To others, though, it suggests that investors are under-estimating the chances of negative surprises at specific companies and thus making themselves vulnerable to sudden shocks.

“I think it’s absolutely remarkable that the option market is asleep,” said Ophir Gottlieb, chief executive of Los Angeles-based Capital Market Laboratories.

“The strong dollar, weak oil and slowing GDP growth are all factors of risk that seem underappreciated right now,” he said.

SOME BIG MOVES EXPECTED

To be sure, some companies’ investors are poised for the worst, especially those whose earnings growth estimates have been drastically lowered in recent months.

One area where investors are preparing for a wild ride is the energy sector, which has been bruised as oil prices plunged and analysts sharply throttled back expectations. The consensus is now for a 64 percent decline in sector results, according to Thomson Reuters data.

Within that sector, investors see oil drillers as candidates for particularly elevated volatility.

Diamond Offshore Drilling Inc’s shares, for instance, are expected to move 13 percent, in either direction, by the middle of May. Last year, the shares ended up rising 4 percent between the first week of April and mid-May.
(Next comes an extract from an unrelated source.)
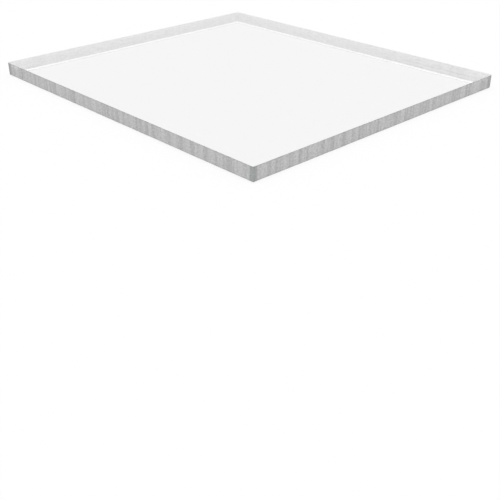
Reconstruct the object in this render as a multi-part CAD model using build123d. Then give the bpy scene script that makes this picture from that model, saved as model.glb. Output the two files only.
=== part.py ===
from build123d import *
import os

# A clear acrylic sheet: one piece of solid cast stock, sawn to size on all four
# sides and left sawn, with its two large faces as bright as they left the mould.
# X runs along the long side, Y along the short side and Z through the gauge.
# The origin is the middle of the underside. All sizes are in millimetres.

# Cut size of the sheet
sheet_length = 400.0
sheet_width = 350.0

# Gauge of the stock, a standard one for cast sheet
sheet_thickness = 15.0

# Upright corners, eased with a file after the four saw cuts
corner_radius = 1.5

# Arris: the bevel scraped where the sawn sides meet the large faces, both ways
arris = 1.0


def cut_outline():
    """The sheet's plan: a rectangle with its four corners eased."""
    blank = Rectangle(sheet_length, sheet_width)
    return fillet(blank.vertices(), corner_radius)


def scrape_arrises(blank):
    """The blank with the rim of its upper and lower face bevelled all round."""
    flat_rims = blank.faces().filter_by(Axis.Z).edges()
    return chamfer(flat_rims, arris)


def make_sheet():
    """The whole sheet, lying on its underside."""
    blank = extrude(cut_outline(), sheet_thickness)
    return scrape_arrises(blank)


acrylic_sheet = make_sheet()

os.makedirs("parts", exist_ok=True)
export_step(acrylic_sheet, "parts/acrylic_sheet.step")
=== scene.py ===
import math
import random

import bpy
import numpy as np
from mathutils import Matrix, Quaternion, Vector


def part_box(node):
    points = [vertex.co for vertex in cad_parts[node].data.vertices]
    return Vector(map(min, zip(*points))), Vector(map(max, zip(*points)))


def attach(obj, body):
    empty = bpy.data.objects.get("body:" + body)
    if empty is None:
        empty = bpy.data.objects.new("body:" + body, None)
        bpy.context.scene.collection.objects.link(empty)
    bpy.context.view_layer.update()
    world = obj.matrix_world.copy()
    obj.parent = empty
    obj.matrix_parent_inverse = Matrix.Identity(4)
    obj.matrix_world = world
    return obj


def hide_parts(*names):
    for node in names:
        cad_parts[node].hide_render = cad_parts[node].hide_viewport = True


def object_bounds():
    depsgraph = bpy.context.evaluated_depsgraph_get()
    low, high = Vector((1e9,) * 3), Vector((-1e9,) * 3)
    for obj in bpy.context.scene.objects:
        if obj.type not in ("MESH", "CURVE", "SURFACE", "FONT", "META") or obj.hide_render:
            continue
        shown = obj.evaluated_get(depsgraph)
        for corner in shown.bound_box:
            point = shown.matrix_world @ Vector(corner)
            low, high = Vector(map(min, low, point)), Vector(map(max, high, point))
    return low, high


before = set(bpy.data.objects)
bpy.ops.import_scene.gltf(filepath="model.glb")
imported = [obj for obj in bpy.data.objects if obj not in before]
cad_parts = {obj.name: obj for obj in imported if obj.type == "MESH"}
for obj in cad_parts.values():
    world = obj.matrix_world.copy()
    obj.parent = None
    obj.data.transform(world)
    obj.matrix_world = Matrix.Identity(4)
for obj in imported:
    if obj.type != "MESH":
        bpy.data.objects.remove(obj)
cad_low, cad_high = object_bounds()

# The viewpoint
# The sheet is looked at over one corner, from close by and a little above it,
# so that its long and short sides run away to the left and to the right.
view_turn = math.radians(46.81)
view_dip = math.radians(29.82)
view_roll = math.radians(-0.2)
view_distance = 0.5016
aim_right, aim_front = 0.2949, 0.2679
aim_below_top = 0.0009
lens_mm = 55.88

away_from_sheet = Vector((
    math.sin(view_turn) * math.cos(view_dip),
    -math.cos(view_turn) * math.cos(view_dip),
    math.sin(view_dip),
))
aim = Vector((aim_right, -aim_front, cad_high.z - aim_below_top))
camera = bpy.data.objects.new("camera", bpy.data.cameras.new("camera"))
camera.data.lens = lens_mm
camera.data.clip_start = 0.01
camera.location = aim + away_from_sheet * view_distance
camera.rotation_mode = "QUATERNION"
camera.rotation_quaternion = (
    away_from_sheet.to_track_quat("Z", "Y") @ Quaternion((0, 0, 1), view_roll)
)
bpy.context.scene.collection.objects.link(camera)
bpy.context.scene.camera = camera
bpy.context.scene.view_settings.view_transform = "Standard"

# The clear sheet
# One piece of cast acrylic. Its two large faces are as bright as they left the
# mould, its four sides are left as the saw cut them, and a scraper has taken the
# arrises off all round.
sheet_low, sheet_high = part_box("acrylic_sheet")
sheet_length = sheet_high.x - sheet_low.x
sheet_width = sheet_high.y - sheet_low.y
sheet_thickness = sheet_high.z - sheet_low.z
corner_radius = 0.0015
arris = 0.001
arris_wander = 0.00006

# How finely the rim is laid down, and the share of a side's turn that goes to its corner
column_pitch = 0.0005
corner_columns = 8
corner_turn = 0.04
wall_rows = 9
random.seed(24)


def rim_columns():
    """Each upright line of points round the rim: where it stands and which way it faces, how far
    round it is in metres and in sides, its side and nearest corner, how far that corner is, and
    whether the rim bends there."""
    half_x = sheet_length / 2 - corner_radius
    half_y = sheet_width / 2 - corner_radius
    corners = [Vector((x, y)) for x, y in
               ((-half_x, -half_y), (half_x, -half_y), (half_x, half_y), (-half_x, half_y))]
    columns = []
    walked = 0.0
    for side in range(4):
        start, end = corners[side], corners[(side + 1) % 4]
        run = end - start
        outward = Vector((run.y, -run.x)).normalized()
        steps = round(run.length / column_pitch)
        for step in range(steps):
            along = run.length * step / steps
            columns.append({
                "foot": start + run * step / steps,
                "outward": outward,
                "walked": walked,
                "side": side,
                "turn": side + corner_turn / 2 + (1 - corner_turn) * step / steps,
                "corner": side if along < run.length / 2 else (side + 1) % 4,
                "from_corner": corner_radius + min(along, run.length - along),
                "at_bend": step == 0,
            })
            walked += run.length / steps
        bearing = math.atan2(outward.y, outward.x)
        for step in range(corner_columns):
            angle = bearing + math.pi / 2 * step / corner_columns
            columns.append({
                "foot": end,
                "outward": Vector((math.cos(angle), math.sin(angle))),
                "walked": walked,
                "side": side,
                "turn": side + 1 - corner_turn / 2 + corner_turn * step / corner_columns,
                "corner": (side + 1) % 4,
                "from_corner": corner_radius * abs(step / corner_columns - 0.5),
                "at_bend": True,
            })
            walked += corner_radius * math.pi / 2 / corner_columns
    return columns, walked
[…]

Even so, it remains unclear whether investors have factored in sufficient weakness for such companies. Last quarter, offshore driller Ensco Plc’s shares fell 8 percent to a six-year low after it reported a loss and slashed its quarterly dividend by 80 percent.

“You would think that the expectations have probably been lowered sufficiently for them, but perhaps not,” Randy Frederick, managing director of trading and derivatives for Charles Schwab in Austin, Texas.

On the other side of the equation, financials, which are poised to show the strongest first-quarter growth, are showing lesser expectations for a jump in volatility.

Companies including Bank Of America Corp, T. Rowe Price Group Inc, Morgan Stanley, and BlackRock Inc look poised for lesser-than-usual stock price moves after they report earnings.